Radoslav Tsvetkov updated MATH-878:

    Attachment: MATH-878_gTest_15102012.patch

Hi Ted, 
Signed Root LLR is a really good idea! I added the test (also in TestUtilsTest)

And some comment on signed rLLR:
In some cases of unexpectedly small similar p1 and p2 values 
     * or large anomalies of k11, ... counts it is desired to 
     * get additional information on the rate trough signed root LLR.
     * Signed root LLR has two advantages over the basic LLR: 
     * a) it is positive where k11 is bigger than expected, negative where it is 
     * lower.  This resolves your current problem. 
     * b) if there is no difference it is asymptotically normally distributed. 
     * This allows people to talk about "number of standard deviations" which is a 
     * more common frame of reference than the chi^2 distribution.

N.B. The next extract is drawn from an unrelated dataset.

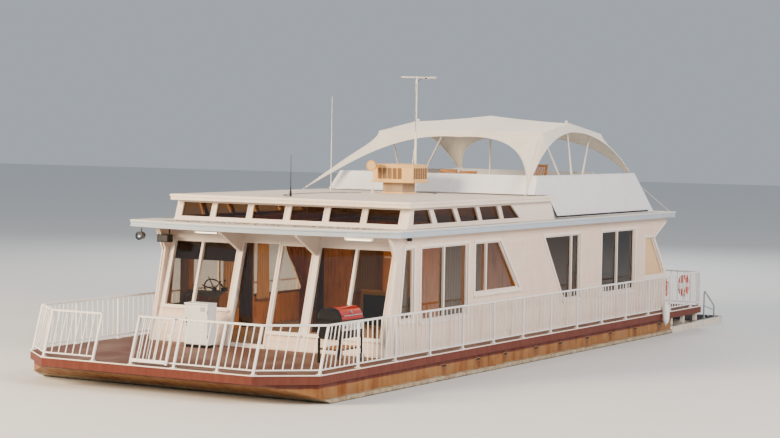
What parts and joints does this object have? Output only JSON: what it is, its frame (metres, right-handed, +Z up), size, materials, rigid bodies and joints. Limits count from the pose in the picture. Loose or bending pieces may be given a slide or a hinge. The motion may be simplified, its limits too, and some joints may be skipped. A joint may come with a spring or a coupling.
{
  "type": "houseboat",
  "caption": "Flat-bottomed river houseboat with railed decks, a windowed cabin, a raised clerestory, a roof deck under a tensioned canopy, and outboard engines.",
  "frame": {"origin": "under the middle of the boat, on the flat bottom of the hull", "axes": "+X towards the bow, +Y to port, +Z up"},
  "size_m": [21.21, 7.184, 6.685],
  "materials": {
    "hull_steel": "weathered",
    "deck_paint": "matte",
    "wall_board": "painted satin",
    "roof_sheet": "satin",
    "parapet_panel": "satin",
    "window_glass": "tinted",
    "wind_screen": "translucent",
    "canopy_fabric": "woven",
    "pole_steel": "brushed",
    "rail_paint": "semi-gloss",
    "platform_paint": "weathered",
    "engine_cowl": "gloss",
    "propeller_alloy": "cast",
    "cabin_wood": "varnished",
    "cooler_body": "weathered",
    "grill_black": "satin",
    "grill_red": "enamel",
    "cabinet_white": "satin",
    "fender_rubber": "smooth",
    "ring_foam": "smooth"
  },
  "bodies": {
    "boat": {"aft_glass_port": "window_glass", "aft_glass_starboard": "window_glass", "aft_rail": "rail_paint", "aft_wall": "wall_board", "barbecue_body": "grill_black", "boarding_rail": "pole_steel", "canopy": "canopy_fabric", "canopy_frame": "pole_steel", "clerestory_glass": "window_glass", "clerestory_wall": "wall_board", "cooler": "cooler_body", "deck_cabinet": "cabinet_white", "fender_port": "fender_rubber", "fender_starboard": "fender_rubber", "front_glass_centre": "window_glass", "front_glass_port": "window_glass", "front_glass_starboard": "window_glass", "front_wall": "wall_board", "helm_console": "cabin_wood", "hull": "hull_steel", "life_ring": "ring_foam", "main_deck": "deck_paint", "main_roof": "roof_sheet", "parapet_aft": "parapet_panel", "parapet_front": "parapet_panel", "parapet_port": "parapet_panel", "parapet_starboard": "parapet_panel", "port_cabin_glass_aft": "window_glass", "port_cabin_glass_fore": "window_glass", "port_rail": "rail_paint", "port_saloon_glass": "window_glass", "port_wall": "wall_board", "port_windbreak": "wind_screen", "roof_chair_1": "cabin_wood", "roof_chair_2": "cabin_wood", "roof_chair_3": "cabin_wood", "roof_ladder": "pole_steel", "saloon_bench": "cabin_wood", "saloon_bulkhead": "cabin_wood", "searchlight": "pole_steel", "starboard_cabin_glass_aft": "window_glass", "starboard_cabin_glass_fore": "window_glass", "starboard_rail": "rail_paint", "starboard_saloon_glass": "window_glass", "starboard_wall": "wall_board", "starboard_windbreak": "wind_screen", "swim_platform": "platform_paint", "tv_antenna": "pole_steel", "upper_roof": "roof_sheet", "whip_antenna_aft": "rail_paint", "whip_antenna_fore": "grill_black"},
    "bow_gate": {"bow_gate": "rail_paint"},
    "front_door": {"front_door": "window_glass"},
    "aft_door": {"aft_door": "wall_board"},
    "barbecue_hood": {"barbecue_hood": "grill_red"},
    "outboard_port": {"outboard_port": "engine_cowl"},
    "outboard_starboard": {"outboard_starboard": "engine_cowl"},
    "propeller_port": {"propeller_port": "propeller_alloy"},
    "propeller_starboard": {"propeller_starboard": "propeller_alloy"}
  },
  "joints": [
    {"name": "bow_gate_swing", "type": "hinge", "parent": "boat", "child": "bow_gate", "pos_m": [10.571, -0.34, 0.97], "axis": [0.3162, 0, -0.9487], "range_deg": [0, 180]},
    {"name": "front_door_slide", "type": "slide", "parent": "boat", "child": "front_door", "axis": [0, 1, 0], "range_m": [0, 0.8]},
    {"name": "aft_door_swing", "type": "hinge", "parent": "boat", "child": "aft_door", "pos_m": [-5.908, 0.444, 1], "axis": [0, 0, -1], "range_deg": [0, 110]},
    {"name": "barbecue_hood_lift", "type": "hinge", "parent": "boat", "child": "barbecue_hood", "pos_m": [7.75, 2.3, 1.803], "axis": [1, 0, 0], "range_deg": [0, 90]},
    {"name": "outboard_port_steer", "type": "hinge", "parent": "boat", "child": "outboard_port", "pos_m": [-9.085, 0.55, 0.7], "axis": [0, 0, 1], "range_deg": [-35, 35]},
    {"name": "outboard_starboard_steer", "type": "hinge", "parent": "boat", "child": "outboard_starboard", "pos_m": [-9.085, -0.55, 0.7], "axis": [0, 0, 1], "range_deg": [-35, 35]},
    {"name": "propeller_port_spin", "type": "hinge", "parent": "outboard_port", "child": "propeller_port", "pos_m": [-9.5, 0.55, 0.205], "axis": [1, 0, 0], "continuous": true},
    {"name": "propeller_starboard_spin", "type": "hinge", "parent": "outboard_starboard", "child": "propeller_starboard", "pos_m": [-9.5, -0.55, 0.205], "axis": [1, 0, 0], "continuous": true}
  ],
  "couplings": [
    {"joint": "outboard_starboard_steer", "follows": "outboard_port_steer", "ratio": 1}
  ]
}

     * See Discussions at: ....
> G-Test (Log-Likelihood ratio - LLR test) in math.stat.inference
> ---------------------------------------------------------------
>                 Key: MATH-878
>                 URL:
>             Project: Commons Math
>          Issue Type: New Feature
>    Affects Versions: 3.1, 3.2, 4.0
>         Environment: Netbeans
>            Reporter: Radoslav Tsvetkov
>              Labels: features, test
>             Fix For: 3.1
>         Attachments: MATH-878_gTest_12102012.patch, MATH-878_gTest_15102012.patch, vcs-diff16294.patch
>   Original Estimate: 24h
>  Remaining Estimate: 24h
> 1. Implementation of G-Test (Log-Likelihood ratio LLR test for independence and goodnes-of-fit)
> 2. Reference:
> 3. Reasons-Usefulness: G-tests are tests are increasingly being used in situations where
chi-squared tests were previously recommended. 

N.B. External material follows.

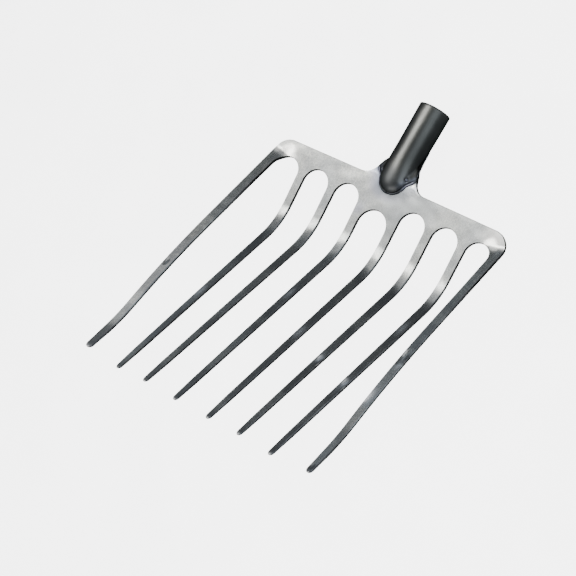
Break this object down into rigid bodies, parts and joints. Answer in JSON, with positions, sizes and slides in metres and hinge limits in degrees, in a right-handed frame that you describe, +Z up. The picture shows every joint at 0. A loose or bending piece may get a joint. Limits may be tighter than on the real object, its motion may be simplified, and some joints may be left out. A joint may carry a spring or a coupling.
{
  "type": "farm fork head",
  "caption": "Steel farm fork head with bent tapering tines, raised outer tines and a welded tube socket for a wooden handle.",
  "frame": {"origin": "on the plate's top face, on the centre line and on the line through the tops of the slots", "axes": "+X across the head to the right of someone who holds the handle and looks toward the tips, +Y from the tips toward the socket, +Z up out of the plate's top face, the side that the tines rise to"},
  "size_m": [0.36, 0.4421, 0.1986],
  "materials": {
    "blade_steel": "tumbled bare steel, cloudy grey, blued by the weld's heat round the socket",
    "socket_steel": "dark oiled steel with a soft shine",
    "weld_steel": "dark blued weld metal"
  },
  "bodies": {
    "root": {"blade": "blade_steel", "socket": "socket_steel", "nose_weld": "weld_steel", "neck_weld_left": "weld_steel", "neck_weld_right": "weld_steel", "plug_weld_left": "weld_steel", "plug_weld_right": "weld_steel"}
  },
  "joints": []
}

> The approximation to the theoretical chi-squared distribution for the G-test is better
than for the Pearson chi-squared tests. In cases where Observed >2*Expected for some cell
case, the G-test is always better than the chi-squared test.
> For testing goodness-of-fit the G-test is infinitely more efficient than the chi squared
test in the sense of Bahadur, but the two tests are equally efficient in the sense of Pitman
or in the sense of Hodge and Lehman.